Silent Circle is focused this year on products businesses will buy, not just individuals. That's probably smart, given that legal risks and financial pressures could help open the purse strings. It's been hard to make many security- and privacy-related products a mass-market phenomenon, and three quarters of Silent Circle's sales revenue already comes from businesses even though its initial products weren't aimed there. "We are replacing BlackBerry in the enterprise," Janke said.

The lines between business and personal data are very blurry today, said Phil Zimmermann, Silent Circle's co-founder and an engineer famous for creating the PGP email encryption software decades ago.

"Enterprise privacy is similar to individual privacy. The same technologies can protect both," Zimmerman said in a statement. "The recent Sony experience shows that enterprises too have a responsibility to up their game to protect the privacy of their own people and their partners."

Silent Circle CEO Bill Conner unveils the Blackphone 2, a security-first phone that it'll begin selling in July.

Silent Circle CEO Bill Conner unveils the Blackphone 2, a security-first phone that it'll begin selling in July.

Stephen Shankland/CNET

The Blackphone products include Silent Circle's software for encrypted voice and video chats, text messaging and contacts management. There's also a new software product, Silent Meeting, for encrypted conference calls including multiple people.

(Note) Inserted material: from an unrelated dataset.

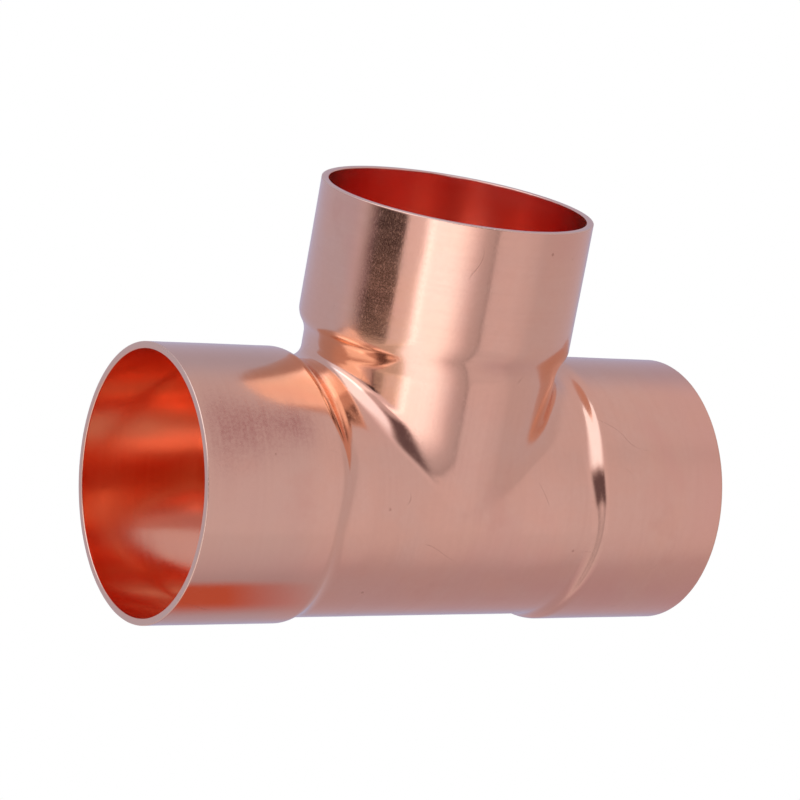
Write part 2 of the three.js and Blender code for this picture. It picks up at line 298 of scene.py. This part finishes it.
def lip_rows(angle, seed):
    """(past the face, radius) of each row over a cut face; the breaks vary round the ring."""
    def wobble(layer, busy):
        return np.array([noise.noise(Vector((math.cos(a) * busy + seed, math.sin(a) * busy, layer)))
                         for a in angle])

    outer = LIP * (1 + 0.22 * wobble(1.0, 6) + 0.12 * wobble(2.0, 14))
    inner = LIP * (1 + 0.22 * wobble(3.0, 7) + 0.14 * wobble(4.0, 14))
    bore = CUP_R - WALL
    rows = []
    for k in range(1, LIP_STEPS + 1):          # outer broken edge
        q = math.pi / 2 * k / LIP_STEPS
        rows.append((-outer + outer * math.sin(q), CUP_R - outer + outer * math.cos(q)))
    for t in (0.25, 0.5, 0.75):                # flat ring
        rows.append((0.012 * wobble(5.0, 15) * math.sin(math.pi * t),
                     (CUP_R - outer) * (1 - t) + (bore + inner) * t))
    for k in range(LIP_STEPS):                 # inner broken edge
        q = math.pi / 2 * k / LIP_STEPS
        rows.append((-inner + inner * math.cos(q), bore + inner - inner * math.sin(q)))
    return rows


def tube(axis, side, angle, start, crown_at, reach, seed):
    """A cup with both skins and its cut face; angle runs round the axis, side is its sign."""
    def place(along, radius):
        sin, cos = radius * np.sin(angle), radius * np.cos(angle)
        parts = (side * along, sin, cos) if axis == "x" else (cos, sin, along)
        return np.stack(np.broadcast_arrays(*parts), -1)

    def skin_rows(rows, rough_r, inset):
        return onto_skin(place(cup_rows(reach, crown_at, start, rows), rough_r), inset, axis)

    outside = skin_rows(CUP_ROWS, rough_r=27.0, inset=0)
    lips = [place(reach + past, radius)[None] for past, radius in lip_rows(angle, seed)]
    inside = skin_rows(CUP_ROWS_IN, rough_r=26.0, inset=WALL)[::-1]
    return np.concatenate([outside] + lips + [inside], 0)


def skin_grids():
    """Grids of points, each with whether its faces must be flipped to look outwards."""
    cup = tube("z", 1, EVEN, collar(EVEN), branch_profile(np.sin(EVEN))[1], BRANCH_REACH, seed=3.0)
    branch = [neck_patch(0, NECK_ROWS)[:-1], cup, neck_patch(WALL, NECK_ROWS_IN)[::-1][1:]]
    grids = [(barrel_patch(0, BARREL_ROWS), True), (barrel_patch(WALL, BARREL_ROWS_IN), False),
             (np.concatenate(branch, 0), False)]
    crown_at = run_profile(np.cos(ROLL), RUN_CROWN_AT)[1]
    for side, seed in ((1, 11.0), (-1, 23.0)):
        grids.append((tube("x", side, ROLL, border(ROLL), crown_at, RUN_REACH, seed), side > 0))
    return grids


def join_grids(grids):
    verts, faces = [], []
    base = 0
    for grid, flip in grids:
        rows, cols = grid.shape[:2]
        verts.append(grid.reshape(-1, 3))
        i = np.arange(rows - 1)[:, None] * cols + base
        j = np.arange(cols)[None, :]
        j_next = (j + 1) % cols
        quads = np.stack([i + j, i + j_next, i + cols + j_next, i + cols + j], -1).reshape(-1, 4)
        faces.append(quads[:, ::-1] if flip else quads)
        base += rows * cols
    return np.concatenate(verts), np.concatenate(faces)


def read_vertices(mesh, what):
    values = np.empty(len(mesh.vertices) * 3, np.float32)
    mesh.vertices.foreach_get(what, values)
    return values.reshape(-1, 3)


def from_crossing(coords):
    """Scene metres to millimetres from the axis crossing."""
    return coords.astype(float) * 1000 - [0, 0, AXIS_Z]


def face_distance(points):
    """Distance from the nearest cut face."""
    return np.minimum(RUN_REACH - np.abs(points[:, 0]), BRANCH_REACH - points[:, 2])


def add_waviness(mesh):
    """Faint broad and fine waves that fade out before the cut faces."""
    coords, normals = read_vertices(mesh, "co"), read_vertices(mesh, "normal")
    points = from_crossing(coords)
    wave = np.array([noise.noise(Vector((x / 9, y / 11 + 5, z / 10)))
                     + 0.35 * noise.noise(Vector((x / 3.6, y / 5 + 9, z / 4.4)))
                     for x, y, z in points])
    calm = rise(face_distance(points), start=0.6, width=3)
    coords = coords + normals * (wave * calm * WAVE / 1000)[:, None]
    mesh.vertices.foreach_set("co", coords.astype(np.float32).ravel())
    mesh.update()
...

These products run on others' Android and iOS devices, too, not just Silent Circle's hardware.

One big missing piece is email, which Silent Circle has shied away from in the past, believing the 40-year-old technology is simply unfixable. But Zimmerman has some peer-to-peer communication technology in the lab that should help address the matter.

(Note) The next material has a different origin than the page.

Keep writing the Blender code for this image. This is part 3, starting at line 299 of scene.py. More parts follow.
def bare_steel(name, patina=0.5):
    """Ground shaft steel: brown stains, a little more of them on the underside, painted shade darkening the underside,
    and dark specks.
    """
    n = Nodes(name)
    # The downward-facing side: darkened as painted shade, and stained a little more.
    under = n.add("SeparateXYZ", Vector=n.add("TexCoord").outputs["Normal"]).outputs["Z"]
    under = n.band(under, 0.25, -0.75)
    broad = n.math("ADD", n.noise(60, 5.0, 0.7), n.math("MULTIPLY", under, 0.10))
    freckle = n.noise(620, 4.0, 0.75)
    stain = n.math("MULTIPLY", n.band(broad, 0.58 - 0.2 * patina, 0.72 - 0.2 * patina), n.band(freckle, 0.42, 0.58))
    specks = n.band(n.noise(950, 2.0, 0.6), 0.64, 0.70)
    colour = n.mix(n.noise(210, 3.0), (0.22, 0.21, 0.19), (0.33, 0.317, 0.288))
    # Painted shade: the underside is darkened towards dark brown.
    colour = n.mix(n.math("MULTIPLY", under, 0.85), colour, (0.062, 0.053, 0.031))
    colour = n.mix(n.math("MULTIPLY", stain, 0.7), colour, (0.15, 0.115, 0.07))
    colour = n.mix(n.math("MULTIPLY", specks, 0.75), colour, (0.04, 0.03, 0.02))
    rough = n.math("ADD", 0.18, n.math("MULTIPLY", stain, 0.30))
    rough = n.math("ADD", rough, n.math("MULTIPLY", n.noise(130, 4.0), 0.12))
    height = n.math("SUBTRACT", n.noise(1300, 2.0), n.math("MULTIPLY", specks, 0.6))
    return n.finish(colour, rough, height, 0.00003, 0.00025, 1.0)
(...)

"We have the technology for the world's first peer-to-peer email system," Janke said. "We'll get to that," but for now, it's got two new devices to launch along with new software and services.

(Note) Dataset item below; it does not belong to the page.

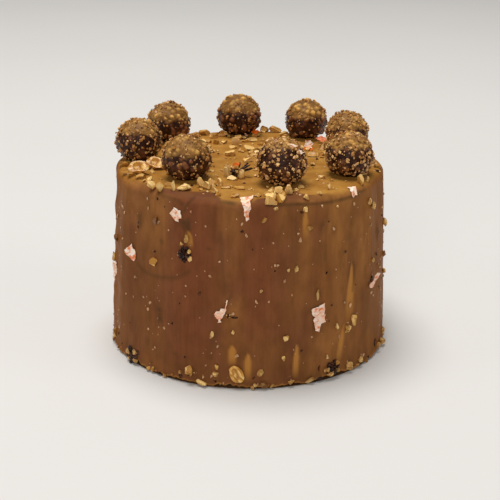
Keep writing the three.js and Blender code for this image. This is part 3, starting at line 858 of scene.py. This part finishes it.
def clearOfBalls(spot, reach):
    return all((ballCentre(place) - spot).length > place[2] + reach for place in ballPlaces)


def scatterNuts(chunks):
    draw = random.Random(chop["seed"])
    pieces = []

    def lay(seat, width, length, depth, tone, coat):
        width, length, depth = width * mm, length * mm, depth * mm
        if clearOfBalls(seat.translation, max(width, length) * 0.3):
            model = draw.choice(chunks)
            size = (width, length, depth / (1 - chop["sink"]))
            place = seat @ fitTo(model, tumbled(draw), size, chop["sink"])
            layCopy(pieces, model, place, tone, coat, seat, depth)

    def layDrawn(seat, wide, ranges):
        length, depth, tone, coat = [draw.uniform(*r) if isinstance(r, tuple) else r for r in ranges]
        lay(seat, wide, wide * length, wide * depth, tone, coat)

    for around, height, width, length, tone, coat in sideNuts:
        lay(sideSeat(around, height), width, length, 0.75 * min(width, length), tone, coat)
    for x, y, width, length, depth, tone, coat in topNuts:
        lay(topSeat(x, y), width, length, depth, tone, coat)
    number, width, *ranges = chop["hiddenOnSide"]
    for i in range(number):
        around = 5 + 170 * (i + 0.8 * draw.random()) / number
        height = 14 + 90 * draw.random() if i % 3 == 0 else 4 + 7 * draw.random()
        layDrawn(sideSeat(around, height), draw.uniform(*width), ranges)
    back, rim = chop["coatedFrom"]
    number, width, *ranges = chop["coatedOnTop"]
    for i in range(number):  # lumps that the glaze has covered, most of them at the back
        angle = draw.uniform(0, fullTurn)
        out = chop["looseReach"] * mm * math.sqrt(draw.random())
        wide = draw.uniform(*width)
        if math.sin(angle) * out > back * mm or out > rim * mm:
            layDrawn(topSeatAt(angle, out), wide, ranges)
    number, width, *ranges = chop["bareOnTop"]
    for i in range(number):
        angle = goldenTurn * i + 0.5 * draw.random()
        out = chop["topReach"] * mm * math.sqrt((i + 0.5) / number)
        share = chop["frontShare"] if math.sin(angle) * out < chop["cleanFront"] * mm else 1
        layDrawn(topSeatAt(angle, out), draw.uniform(*width) * share, ranges)
    number, width, *ranges = chop["crumbsOnTop"]
    for i in range(number):
        angle, out = draw.uniform(0, fullTurn), draw.uniform(8, chop["looseReach"]) * mm
        layDrawn(topSeatAt(angle, out), draw.uniform(*width), ranges)
    number, width, *ranges = chop["atFoot"]
    for i in range(number):
        around, wide = draw.uniform(0, 360), draw.uniform(*width)
        if i % 3 and abs(turnBetween(around, -90)) < 75:  # the front of the foot has fewer
            continue
        layDrawn(sideSeat(around, 1 + 7 * draw.random() ** 1.5), wide, ranges)
    return joinAll(pieces, "choppedHazelnuts")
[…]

Also new is PrivatOS 1.1, Silent Circle's security-minded variant of Google's Android operating system, that will arrive next week for the Blackphone 1. The big change: a virtualization feature called Spaces that isolates work and personal activities on the phone into separate virtual-machine compartments. That makes it easier, for example, for corporate administrators to wipe a work partition, or for a person to set up a games domain for children.

"You get in effect multiple phones on one phone," said Jon Callas, Silent Circle's co-founder and chief technology officer.

As part of its business push, the company also announced its Silent Store app store for distributing software that Silent Circle has vetted, and Silent Manager, a Web-based tool that lets businesses manage what devices and software employees get on their devices.

Blackphone is based in Geneva, Switzerland, and has more employees in Europe, Latin America and the rest of the world than it does in the US. "We are a very strange and eclectic company," Janke said. "We're always the black sheep," focusing now on security when the rest of the mobile industry is fixated on relative frivolities like "selfie sticks, bent screens, waterproofing and candy colors."